ERROR: internal error: top-level relational expression cannot have outer columns: (14)
SQLSTATE: XX000
DETAIL: stack trace:
github.com/cockroachdb/cockroach/pkg/sql/opt/xform/optimizer.go:281: Optimize()
github.com/cockroachdb/cockroach/pkg/sql/plan_opt.go:883: buildExecMemo()
github.com/cockroachdb/cockroach/pkg/sql/plan_opt.go:251: makeOptimizerPlan()
github.com/cockroachdb/cockroach/pkg/sql/conn_executor_exec.go:2298: makeExecPlan()
github.com/cockroachdb/cockroach/pkg/sql/conn_executor_exec.go:1848: dispatchToExecutionEngine()
github.com/cockroachdb/cockroach/pkg/sql/conn_executor_exec.go:1181: execStmtInOpenState()
github.com/cockroachdb/cockroach/pkg/sql/conn_executor_exec.go:146: func1()
github.com/cockroachdb/cockroach/pkg/sql/conn_executor_exec.go:3436: execWithProfiling()
github.com/cockroachdb/cockroach/pkg/sql/conn_executor_exec.go:145: execStmt()
github.com/cockroachdb/cockroach/pkg/sql/conn_executor.go:2320: func1()
github.com/cockroachdb/cockroach/pkg/sql/conn_executor.go:2325: execCmd()
github.com/cockroachdb/cockroach/pkg/sql/conn_executor.go:2242: run()
github.com/cockroachdb/cockroach/pkg/sql/conn_executor.go:961: ServeConn()
github.com/cockroachdb/cockroach/pkg/sql/pgwire/conn.go:256: processCommands()
github.com/cockroachdb/cockroach/pkg/sql/pgwire/server.go:1136: func4()
src/runtime/asm_arm64.s:1222: goexit()
michae2 commented 1 month ago

P-2 because this is recent and we've also seen this error message in sentry reports and unoptimized-query-oracle.

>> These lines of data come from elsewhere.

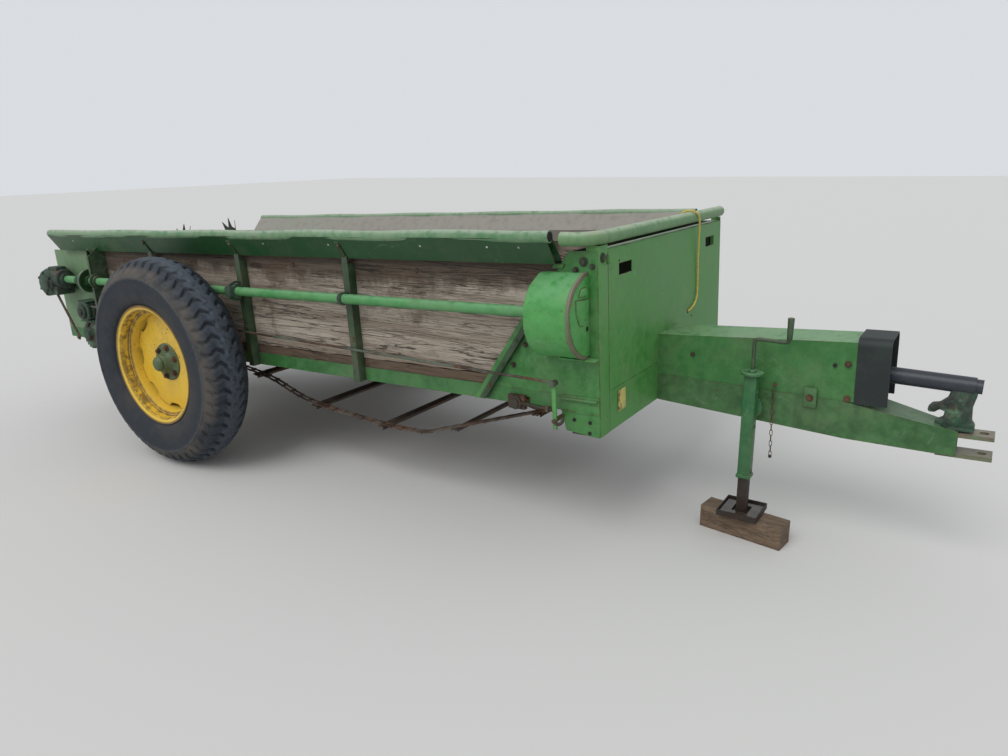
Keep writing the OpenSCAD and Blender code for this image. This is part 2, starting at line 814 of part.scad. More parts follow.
module rim() {
  rotate_extrude($fn = 96)
    for (s = [-1, 1])
      scale([1, s]) {
        translate([bead_r, rim_w / 2 - rim_t]) square([flange_h, rim_t]);
        translate([bead_r - rim_t, 50]) square([rim_t, rim_w / 2 - 50]);
        translate([bead_r - well_h, 50]) square([well_h, rim_t]);
        translate([bead_r - well_h - rim_t, 0]) square([rim_t, 50 + rim_t]);
      }
  difference() {
    translate([0, 0, -rim_t / 2]) cylinder(h = rim_t, r = bead_r - well_h - rim_t / 2);
    translate([0, 0, -rim_t]) cylinder(h = 2 * rim_t, r = hub_r + seat);
    for (i = [0:bolts - 1])
      rotate(i * 360 / bolts) translate([bolt_circle_r, 0, -rim_t]) cylinder(h = 2 * rim_t, d = 17);
  }
}

module hub()
  difference() {
    union() {
      translate([0, 0, -55]) cylinder(h = 55 + hub_reach - 22, r = hub_r);
      translate([0, 0, rim_t / 2]) cylinder(h = 9, r = hub_flange_r);
      translate([0, 0, hub_reach - 22]) cylinder(h = 22, r = hub_r - 8);
    }
    translate([0, 0, -60]) cylinder(h = 60 + 41, d = spindle_d + 2 * run);
  }

module wheel_place(s)
  translate([shift_x, s * wheel_y, axle_z]) rotate([-90 * s, 0, 0]) children();

module tyre_left() color(black) wheel_place(1) tyre();
module rim_left() color(yellow) wheel_place(1) rim();
module hub_left() color(green) wheel_place(1) hub();
module tyre_right() color(black) wheel_place(-1) tyre();
module rim_right() color(yellow) wheel_place(-1) rim();
module hub_right() color(green) wheel_place(-1) hub();

// moving drive pieces
beater_len = 2 * (box_y - 5 - 12);
module paddle()
  along_y(-paddle_w / 2, paddle_w / 2)
    translate([beater_d / 2 - 4, -paddle_t / 2]) square([beater_r - beater_d / 2 + 4, paddle_t]);
module beater() color(rust) translate([shift_x + parked_x(beater_x, beater_z), 0,
  parked_z(beater_x, beater_z)]) {
  rotate([90, 0, 0]) cylinder(h = beater_len, d = beater_d, center = true);
  translate([0, -box_y - beater_stub, 0]) rotate([-90, 0, 0])
    cylinder(h = 2 * box_y + beater_stub + 40, d = beater_shaft_d);
  for (i = [0:paddles - 1])
    translate([0, (i + 0.5 - paddles / 2) * (beater_len - 20) / paddles, 0])
      rotate([0, 180 - i * paddle_step, 0]) paddle();
}

module side_shaft() color(green) parked() right_side()
  translate([shaft_rear, shaft_y, shaft_z]) rotate([0, 90, 0])
    cylinder(h = case_x[0] + 25 - shaft_rear, d = shaft_d);

module input_shaft() color(black) parked() input_line() {
  translate([0, 0, 20]) cylinder(h = (input_front - panel_x) / cos(input_slope) - 40, d = input_d);
  translate([0, 0, -105]) cylinder(h = 130, d = input_d - 18);
  translate([0, 0, (input_front - panel_x) / cos(input_slope) - 20]) cylinder(h = 20, d = input_d - 10);
}

sill_left();
sill_right();
cross_members();
axle();
floor_boards();
side_boards_left();
side_boards_right();
stakes_left();
stakes_right();
rail_left();
rail_right();
front_rail();
front_panel();
front_wall();
side_panel_left();
side_panel_right();
front_gusset_right();
chain_guard();
drive_case();
rear_plate_left();
rear_plate_right();
shaft_bearings();
bevel_gearbox();
apron();
apron_shafts();
ratchet_drive();
feed_control();
tongue();
hitch();
input_shield();
rubber_boot();
shaft_rest();
jack_tube();
jack_crank();
wood_block();
tyre_left();
rim_left();
hub_left();
tyre_right();
rim_right();
hub_right();
beater();
side_shaft();
input_shaft();
jack_leg();
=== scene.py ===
"""Looks of the manure spreader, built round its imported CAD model."""

import math

import bmesh
import bpy
from mathutils import Matrix, Vector

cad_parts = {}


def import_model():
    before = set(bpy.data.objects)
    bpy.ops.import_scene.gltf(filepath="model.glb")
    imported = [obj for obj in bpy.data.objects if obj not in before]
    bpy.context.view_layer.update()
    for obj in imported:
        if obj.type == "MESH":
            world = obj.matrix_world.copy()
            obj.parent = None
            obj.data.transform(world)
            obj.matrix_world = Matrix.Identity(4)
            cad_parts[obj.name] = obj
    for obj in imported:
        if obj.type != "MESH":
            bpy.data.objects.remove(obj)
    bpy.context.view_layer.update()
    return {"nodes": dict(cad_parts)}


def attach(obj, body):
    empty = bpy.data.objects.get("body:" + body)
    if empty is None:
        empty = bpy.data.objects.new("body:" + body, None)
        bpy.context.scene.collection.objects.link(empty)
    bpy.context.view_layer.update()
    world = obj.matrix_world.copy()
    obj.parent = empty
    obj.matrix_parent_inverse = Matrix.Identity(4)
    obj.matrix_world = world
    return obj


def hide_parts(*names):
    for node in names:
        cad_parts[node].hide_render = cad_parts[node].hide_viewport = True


# Camera, in the row frame
CAMERA_AT = (2.350, -2.790, 1.414)
CAMERA_HEADING = 34.02
CAMERA_PITCH = 16.73
CAMERA_ROLL = -1.28
SENSOR = 36.0
FOCAL_PIXELS = 740.0
PHOTO_WIDTH = 1008.0

# Where the machine stands in the row frame
AXLE_X = -0.9099
AXLE_Z = 0.5
PARK_TILT = math.radians(2.0)
TYRE_R = 0.5
WHEEL_Y = 0.835
LEFT_DROP = 0.023
SHAFT_Y = -0.690
SHAFT_Z = 0.835


def parked(x, y, z):
    """A point of the level machine, as it stands parked."""
    c, s = math.cos(PARK_TILT), math.sin(PARK_TILT)
    return Vector((AXLE_X + x * c - (z - AXLE_Z) * s, y, AXLE_Z + x * s + (z - AXLE_Z) * c))


# Shader sums in Python

class Value:
    """A shader socket that takes part in sums written in Python."""

    def __init__(self, finish, socket):
        self.finish = finish
        self.socket = socket

    def sum(self, operation, *values):
        return self.finish.node("ShaderNodeMath", {"operation": operation}, dict(enumerate(values)))

    def __add__(self, other):
        return self.sum("ADD", self, other)

    def __radd__(self, other):
        return self.sum("ADD", other, self)

    def __sub__(self, other):
        return self.sum("SUBTRACT", self, other)

    def __rsub__(self, other):
        return self.sum("SUBTRACT", other, self)

    def __mul__(self, other):
        return self.sum("MULTIPLY", self, other)

    def __rmul__(self, other):
        return self.sum("MULTIPLY", other, self)

    def __abs__(self):
        return self.sum("ABSOLUTE", self)


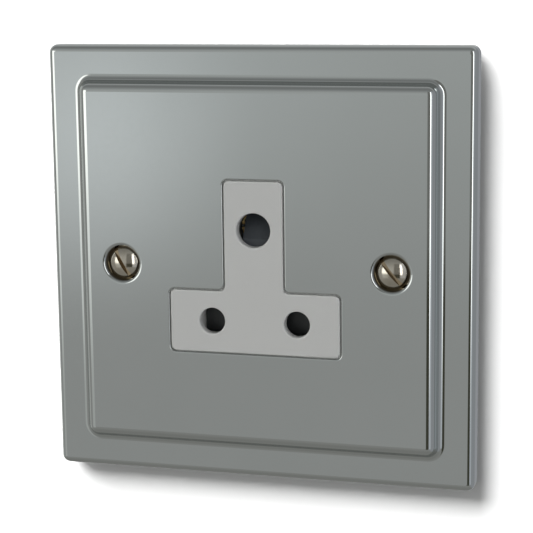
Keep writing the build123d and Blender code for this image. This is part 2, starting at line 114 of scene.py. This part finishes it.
# Each card is a soft-edged patch that lies over what comes before it: its left and right azimuth,
# its lower and upper elevation, how soft its sides and its ends are, and its colour
TENT_CARDS = (
    (-40, -14.5, -7, 2, 5, 4.5, (0.52, 0.54, 0.54)),
    (-25, -20.3, -8.6, -1.5, 4.5, 4.5, (0.83, 0.86, 0.875)),
    (58, 178, -45, 40, 5, 8, (0.33, 0.34, 0.36)),
    (-178, -92, -30, 30, 5, 4, (0.56, 0.57, 0.56)),
    (-92, -57, -30, 30, 5, 4, (0.32, 0.32, 0.31)),
    (-57, -27, -28, 20, 3, 4, (0.48, 0.49, 0.48)),
    (-57, -27, -11, 14, 3, 4, (1.10, 1.12, 1.10)),
    (-57, -27, -6.8, 14, 3, 2.2, (1.75, 1.76, 1.70)),
    (3, 34, -28, 40, 2, 3, (0.20, 0.20, 0.19)),
    (3, 34, -28, -10, 2, 1.5, (0.06, 0.06, 0.045)),
    (34, 60, -28, 40, 2, 3, (0.50, 0.52, 0.56)),
    (34, 43, -12, 34, 2, 5, (3.2, 3.2, 3.2)),
)

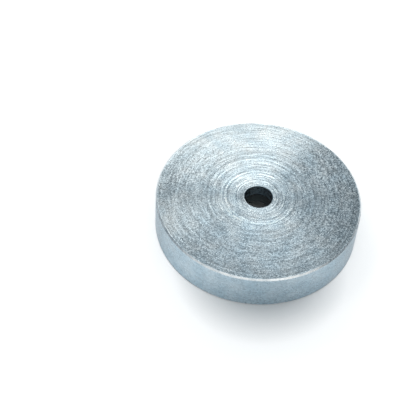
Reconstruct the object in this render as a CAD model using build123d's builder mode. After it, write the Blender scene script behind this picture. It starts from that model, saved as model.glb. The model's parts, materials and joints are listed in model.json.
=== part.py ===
from build123d import *
import os

# A flat pot magnet: a turned steel pot that holds a countersunk ring magnet, potted in epoxy.
# Lengths are in millimetres and angles in degrees. The origin is the centre of the magnetic
# face, in the plane of the pot's rim. +Z runs along the bore and out of the closed back.

# Steel pot
pot_diameter = 40.0
pot_height = 8.0
wall_thickness = 3.0
base_thickness = 2.5
bore_diameter = 5.5
recess_corner_radius = 0.5
back_edge_chamfer = 0.3
bore_edge_chamfer = 0.1
rim_edge_chamfer = 0.3
recess_edge_chamfer = 0.2

# Ring magnet
magnet_recess = 0.1
magnet_edge_chamfer = 0.3
countersink_diameter = 12.0
countersink_angle = 90.0

# Epoxy potting, as a film behind the magnet and a filled gap around it
potting_gap = 1.0
glue_film = 0.15
glue_setback = 0.5
potting_drop = 0.1
meniscus_depth = 0.08

# Radii and levels that follow from the sizes above
pot_radius = pot_diameter / 2
bore_radius = bore_diameter / 2
recess_radius = pot_radius - wall_thickness
recess_floor = pot_height - base_thickness
magnet_radius = recess_radius - potting_gap
magnet_back = recess_floor - glue_film
glue_inner_radius = bore_radius + glue_setback
potting_level = magnet_recess + magnet_edge_chamfer + potting_drop

# Edges this near a level are taken to lie on it
level_tolerance = 0.001


def circles_at(turned, level):
    """List a turned part's circular edges at a level, the smallest first."""
    circles = turned.edges().filter_by(GeomType.CIRCLE)
    low, high = level - level_tolerance, level + level_tolerance
    return circles.filter_by_position(Axis.Z, low, high).sort_by(SortBy.RADIUS)


# The pot is turned from bar: the cup's half section is revolved, then drilled and deburred
with BuildPart() as steel_pot:
    with BuildSketch(Plane.XZ):
        with BuildLine():
            Polyline(
                (0, pot_height),
                (pot_radius, pot_height),
                (pot_radius, 0),
                (recess_radius, 0),
                (recess_radius, recess_floor),
                (0, recess_floor),
                close=True,
            )
        make_face()
    revolve(axis=Axis.Z)
    Hole(radius=bore_radius)

    fillet(circles_at(steel_pot, recess_floor)[-1], radius=recess_corner_radius)
    chamfer(circles_at(steel_pot, pot_height)[-1], length=back_edge_chamfer)
    chamfer(circles_at(steel_pot, pot_height)[0], length=bore_edge_chamfer)
    chamfer(circles_at(steel_pot, 0)[-1], length=rim_edge_chamfer)
    chamfer(circles_at(steel_pot, 0)[0], length=recess_edge_chamfer)

# The magnet is a sintered ring, countersunk from its magnetic face for the screw's head
with BuildPart() as ring_magnet:
    with BuildSketch(Plane.XY.offset(magnet_recess)):
        Circle(magnet_radius)
    extrude(amount=magnet_back - magnet_recess)
    magnetic_face = ring_magnet.faces().sort_by(Axis.Z)[0]
    with Locations(magnetic_face):
        CounterSinkHole(
            radius=bore_radius,
            counter_sink_radius=countersink_diameter / 2,
            counter_sink_angle=countersink_angle,
        )

    chamfer(circles_at(ring_magnet, magnet_recess), length=magnet_edge_chamfer)
    chamfer(circles_at(ring_magnet, magnet_back)[-1], length=magnet_edge_chamfer)

# The epoxy's section is an L, and its free surface is drawn in between the magnet and the wall
with BuildPart() as epoxy_potting:
    with BuildSketch(Plane.XZ):
        with BuildLine():
            gap_side = Polyline(
                (magnet_radius, potting_level),
                (magnet_radius, magnet_back),
                (glue_inner_radius, magnet_back),
                (glue_inner_radius, recess_floor),
                (recess_radius, recess_floor),
                (recess_radius, potting_level),
            )
            ThreePointArc(
                gap_side @ 1,
                (recess_radius - potting_gap / 2, potting_level + meniscus_depth),
                gap_side @ 0,
            )
        make_face()
    revolve(axis=Axis.Z)

    fillet(circles_at(epoxy_potting, recess_floor)[-1], radius=recess_corner_radius)
    chamfer(circles_at(epoxy_potting, magnet_back)[-1], length=magnet_edge_chamfer)

steel_pot.part.label = "steel_pot"
ring_magnet.part.label = "ring_magnet"
epoxy_potting.part.label = "epoxy_potting"

os.makedirs("parts", exist_ok=True)
export_step(steel_pot.part, "parts/steel_pot.step")
export_step(ring_magnet.part, "parts/ring_magnet.step")
export_step(epoxy_potting.part, "parts/epoxy_potting.step")
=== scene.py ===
import json
import math

import bmesh
import bpy
from bpy.props import FloatProperty, FloatVectorProperty, IntProperty, PointerProperty
from mathutils import Matrix, Vector


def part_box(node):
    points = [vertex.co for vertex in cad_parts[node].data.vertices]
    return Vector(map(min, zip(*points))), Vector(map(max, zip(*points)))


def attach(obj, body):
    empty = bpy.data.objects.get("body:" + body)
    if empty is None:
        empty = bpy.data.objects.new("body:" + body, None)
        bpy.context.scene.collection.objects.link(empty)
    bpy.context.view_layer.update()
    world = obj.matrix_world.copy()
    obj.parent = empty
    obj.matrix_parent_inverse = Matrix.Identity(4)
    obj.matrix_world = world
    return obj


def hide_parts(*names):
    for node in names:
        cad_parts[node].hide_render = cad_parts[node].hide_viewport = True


bl_info = {
    "name": "Pot Magnet Finish",
    "version": (1, 0, 0),
    "blender": (4, 5, 0),
    "location": "3D View > Sidebar > Pot Magnet",
    "description": "Turns, plates and pots a flat pot magnet around its construction model",
    "category": "Object",
}

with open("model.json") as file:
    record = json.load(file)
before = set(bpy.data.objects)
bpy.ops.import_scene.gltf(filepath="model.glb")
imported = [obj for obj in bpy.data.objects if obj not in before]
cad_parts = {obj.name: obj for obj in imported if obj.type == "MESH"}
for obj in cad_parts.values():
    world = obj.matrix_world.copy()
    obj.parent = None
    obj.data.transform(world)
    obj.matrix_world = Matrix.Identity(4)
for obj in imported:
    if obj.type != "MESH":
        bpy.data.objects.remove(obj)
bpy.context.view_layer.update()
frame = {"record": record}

MM = 0.001

# Places and radii in metres, read from the construction model
POT_LOW, POT_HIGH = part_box("steel_pot")
MAGNET_LOW, MAGNET_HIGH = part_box("ring_magnet")
EPOXY_LOW, EPOXY_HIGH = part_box("epoxy_potting")
MOUNTS = {mount["name"]: mount for mount in frame["record"]["mounts"]}
BORE_RADIUS = MOUNTS["screw_bore"]["dims"]["r_mm"] * MM

# A height that no point of the part reaches, for a piece whose back isn't faced
OUT_OF_REACH = 1.0

# Steps of the arcs in the half sections
CORNER_STEPS = 6
MENISCUS_STEPS = 8

# Edges that bend less than this are shaded smooth
SMOOTH_ANGLE = math.radians(24)

# A hair's depth under the back, which still counts as the back
HAIR = 0.0005 * MM

# Deeper under the back than any facing mark, so that every mark takes the faced finish
MARK_REACH = 0.02 * MM

# Points that lie closer than this are one point
SAME_POINT = 0.0001 * MM

# How far from the corner the nicks reach, as a share of the chamfer
NICK_REACH = 1.2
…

mgartner commented 1 month ago

Reduced opt test repro:

exec-ddl
CREATE TABLE ab (
  a INT,
  b INT
)
----

exec-ddl
CREATE TABLE d (
  d INT
)
----

opt
SELECT EXISTS(
  SELECT 1
  FROM d
  WHERE (
    CASE
      WHEN d = (
          SELECT NULL WHERE b IS DISTINCT FROM NULL UNION ALL SELECT d WHERE false
      ) THEN d
      ELSE a
    END
  ) BETWEEN a AND a
)
FROM ab
----
mgartner commented 1 month ago

The problem is that the SELECT NULL WHERE b IS DISTINCT FROM NULL UNION ALL SELECT d WHERE false subquery is duplicated when we build the .. BETWEEN a AND a expression into two expressions, a less-than and a greater-than expression. Later on, the subquery is hoisted twice resulting in a join(s) with the same column IDs on both sides of the join.

mgartner commented 1 month ago

This is similar to other problems with have with duplicate subqueries causing overlapping columns, like #116022. I haven't come up with an easy, comprehensive fix yet.

One potential fix for this issue is to keep track of hoisted subqueries and prevent the optimizer from hoisting a subquery more than once.

mgartner commented 1 month ago

This reproduces back to v23.2. I'll investigate why it doesn't reproduce on v23.1.

mgartner commented 1 month ago

The query causes optimizer test-only assertions to fail on v23.1 (and probably older versions as well), but it successfully executes in a release build, though its not clear if the query results are correct.

I'll move to "Bugs to Fix" since this has been an issue for a while.